Ma dopo il “blitz” di Pozzolo in procura, ora è scontro tra i consulenti balistici delle due parti. Uno scontro acceso e diretto. Nella sua prima perizia, depositata a fine marzo, l'esperta incaricata dalla Procura, la dottoressa Raffaella Sorropago, aveva messo in evidenza la coerenza dei rilievi tecnici con il racconto del ferito Luca Campana, il quale ha sempre sostenuto che, al momento in cui è partito il colpo, il revolver si trovasse nelle mani di Pozzolo. Circostanza sempre negata dal parlamentare, che anche nell'interrogatorio di ieri sera – che al momento è la prima vera deposizione, fatte salve le prime dichiarazioni rilasciate ai carabinieri nella notte dei fatti a Rosazza – avrebbe ribadito di non essere stato lui a sparare, indicando nel caposcorta Morello la persona che, maneggiando l'arma, avrebbe fatto partire accidentalmente il colpo. 

A provare a "smontare" la ricostruzione della consulente della Procura era arrivata, a fine aprile, la perizia della difesa, redatta dal dottor Luca Soldati, che attacca duramente la collega Sorropago: "Non è ammissibile né lecito che in una consulenza tecnica giudiziaria - scrive tra l'altro il tecnico nominato dal legale di Pozzolo - l'incertezza si tramuti in certezza senza spiegazione. Nel breve spazio di poche righe la consulente scelta dalla Procura afferma dapprima che l'azione di fuoco è presumibilmente (...) ad opera di Pozzolo, (...) per poi asserire poco dopo e con dogmatica sicurezza che nel momento in cui è stato esploso il colpo il revolver era impugnato da Pozzolo Emanuele".

Nelle ultime ore la consulente della Procura ha depositato un "supplemento" di relazione, in cui replica con altrettanta durezza. "E' perlomeno irrituale – spiega all'AGI la dottoressa Sorropago - che il perito della difesa parli di 'metodo non ammissibile o lecito' riferendosi al mio lavoro". E, aggiunge nero su bianco, nella relazione del CTP della difesa ci sono "errori e imprecisioni tecniche" e non si presenta "mai un'ipotesi di ricostruzione alternativa dell'accaduto".

Anche sul valore dell'esame dello "stub", cioè il rilievo della presenza di particelle di polvere da sparo sulle mani e gli indumenti, le posizioni dei due tecnici divergono radicalmente.
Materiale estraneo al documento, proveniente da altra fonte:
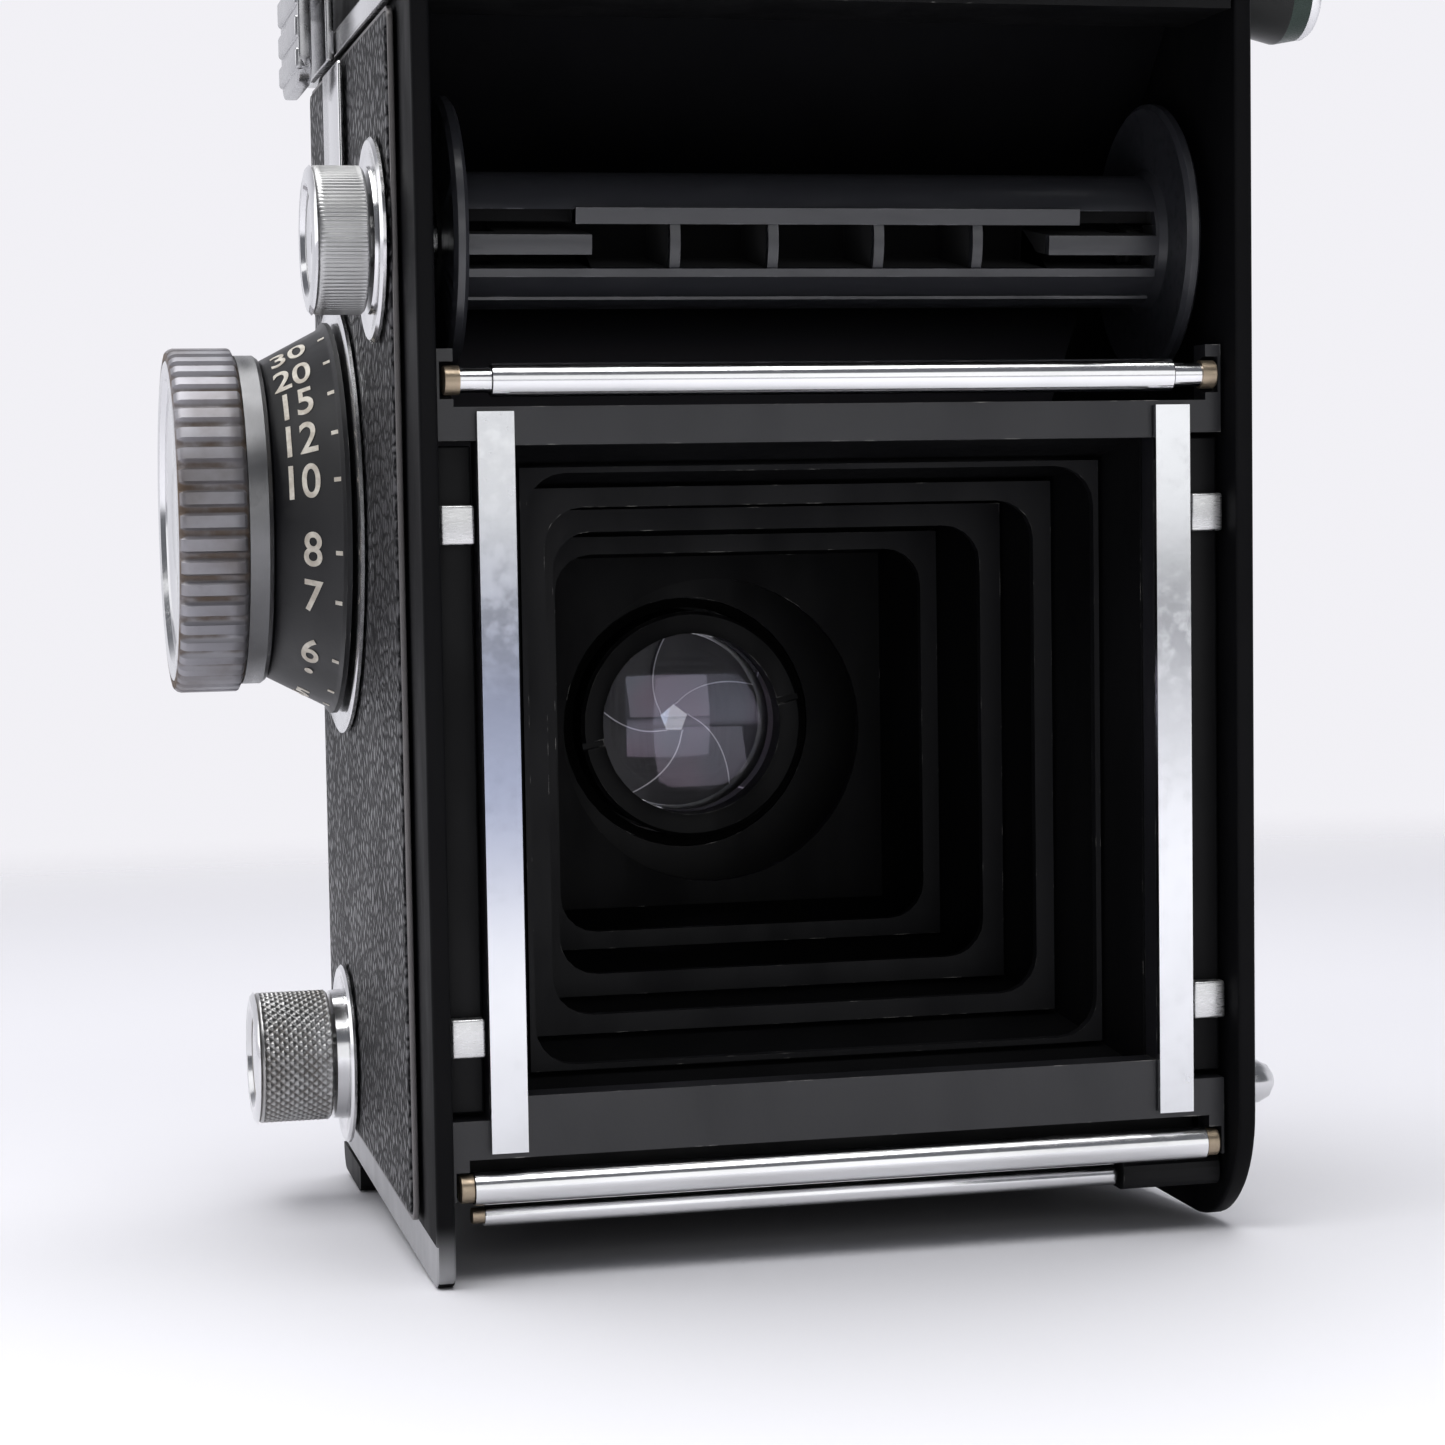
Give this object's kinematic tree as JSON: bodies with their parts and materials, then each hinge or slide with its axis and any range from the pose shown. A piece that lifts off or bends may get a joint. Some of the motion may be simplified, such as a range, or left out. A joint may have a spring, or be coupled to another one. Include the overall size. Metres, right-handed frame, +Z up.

Per Soldati, Pozzolo sarebbe risultato  positivo solo per una contaminazione generica da inquinamento, perché i residui di sparo in genere si diffondono nell'ambiente per almeno dieci metri e avrebbero reso positivi tutti i partecipanti al veglione presenti in sala per almeno dieci minuti, tracce che sarebbero state rilevate se anche altri presenti fossero stati sottoposti all'esame.

Di parere radicalmente opposto la consulente dell'accusa, la quale scrive che "il numero totale delle particelle rinvenute sulle mani e sui vestiti di Pozzolo è nettamente superiore sia dell'unica particella caratteristica trovata sulle mani di un operatore di PG, che ha avuto accesso nella stanza dell'evento a fuoco, sia dalla quantità massima riscontrata negli studi di settore per quanto concerne l'inquinamento innocente". Le controdeduzioni della dottoressa Sorropago ribadiscono - ed è questo il punto processualmente cruciale - che "il proiettile proveniente dall'arma di Pozzolo, ha sfiorato il tavolo in un punto intermedio ed ha proseguito la sua traiettoria originale, andando ad impattare con andamento dall'alto verso il basso, la coscia del Campana, producendo una ferita a fondo cieco, perfettamente compatibile sia con le tracce di sparo presenti al centro del tavolo, che con il punto di contatto intermedio, che con il tramite intrasomatico della ferita ed infine con la narrazione del ferito", che ha sempre sostenuto che l'arma si trovasse in mano al parlamentare.